Je fume. Tu fumes. Nous fûmes!
you are aware that a good chunk of this thing (and all the kernel interface) is available in source, right?
I'm a programmer. None of the NVIDIA core is available as source. None of the NVIDIA GLX is available as source. The only source provided is a small kernel interface. Even if you're not a programmer, notice the compiled file sizes: nv-linux.o (wrapper) = 47Kb. nv-kernel.o (binary-only NVIDIA core) = 1.8Mb. The nv-linux.o source code is just over 6000 lines of code. Extrapolating, NVIDIA are keeping over a quarter of a million lines of code out of our site, and that's just the kernel module!
what's this about not having one compiled for your archetecture? Have you ever installed these?
I have -- for an IA32 architecture consumer/home PC. Have you installed one on a SPARC box? You can't! NVIDIA don't provide a SPARC architecture build. Have you installed one on a RISC PC? You can't! NVIDIA don't provide an ARM architecture build. Have you installed one on an iMac? You can't! NVIDIA don't provide a POWERPC architecture build.
I have run a lot of video cards in a lot of Linux boxes.
You sound like an unreformed Windows-using home/consumer PC builder. "Just download drivers from the manufacturer's support site" is the worst possible form of providing hardware support in an operating system.
Does my bum look big in this?
Because most Linux drivers began their life as "sub-par reverse engineered drivers". It was only because they were open source that they got better.
In some, common, cases they cannot. Eg.
Companies may licence parts of the code from third parties, usually under other licences that do not allow unlmited source release - so they would have to re-write (clean room) to get a version that they could release source for.
Regulations (depending on your location, eg. on things like wireless cards, modems) sometimes require that stuff works within set limits (eg. power, spectrum). Often the hardware is more flexible, and the limits have to be encoded in the driver software. The law will then require the company to take resonable steps to ensure that end users can't change the software to circumvent the limits. Usually this will mean preventing release of modifiable source code.
That's just two examples - there are plenty more reasons that might apply.
Companies like NVidia provide binary-only modules because they have to. Their code contains stuff that is patented and licensed from other companies, and they *cannot* legally release that code.
For example, NVidia's linux drivers contain S3TC tecxture compression algorithms, which is patented and licenssed. It is not theirs.
They CANNOT open source these drivers, nor could Linux developers create an implementation of them without being sued by the company who owns the rights.
And people just don' t seem to get this and it really really pisses me off.

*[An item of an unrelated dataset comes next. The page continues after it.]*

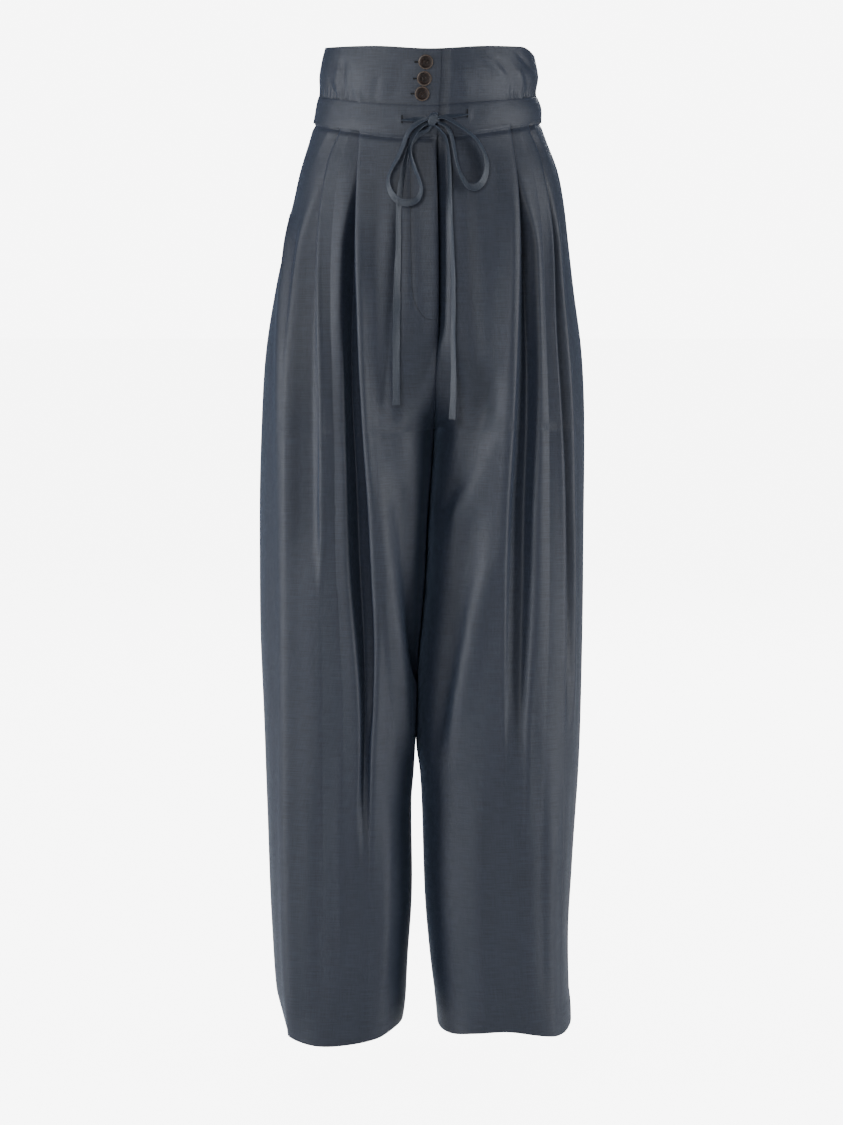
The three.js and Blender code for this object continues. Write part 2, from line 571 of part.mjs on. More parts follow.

NVidia is just trying to do The Right Thing (tm), releasing Linux drivers at a LOSS nonetheless ( you think they make enough on Linux-owner sales of their cards ot cover these programmers salaries? I doubt it. ), and all the community does is flame them. No wonder hardware companies are so hesitant to support Linux in any shape or form.
I also need to throw this in to close... I don't know what people's problems with these drivers are. I have been using them since version 1043 (3+ years), and I have *NEVER* had a problem that wasn't fixed by reading the FAQ. And their feature and 3D support totally blows away any of the open source drivers (ATIs always lag 1-2 years behind the release of a card, and they still don't have all the features of the windows ones like FSAA and anisotropic filtering, while NVidia has had them for years).
And, as has been said many times before, NVidia doesn't own all the code in their drivers. Some of that is licensed. As a result, they are not allowed to change the licensing to GPL-only. To do that, they'd have to strip out much of the functionality that makes the card useful.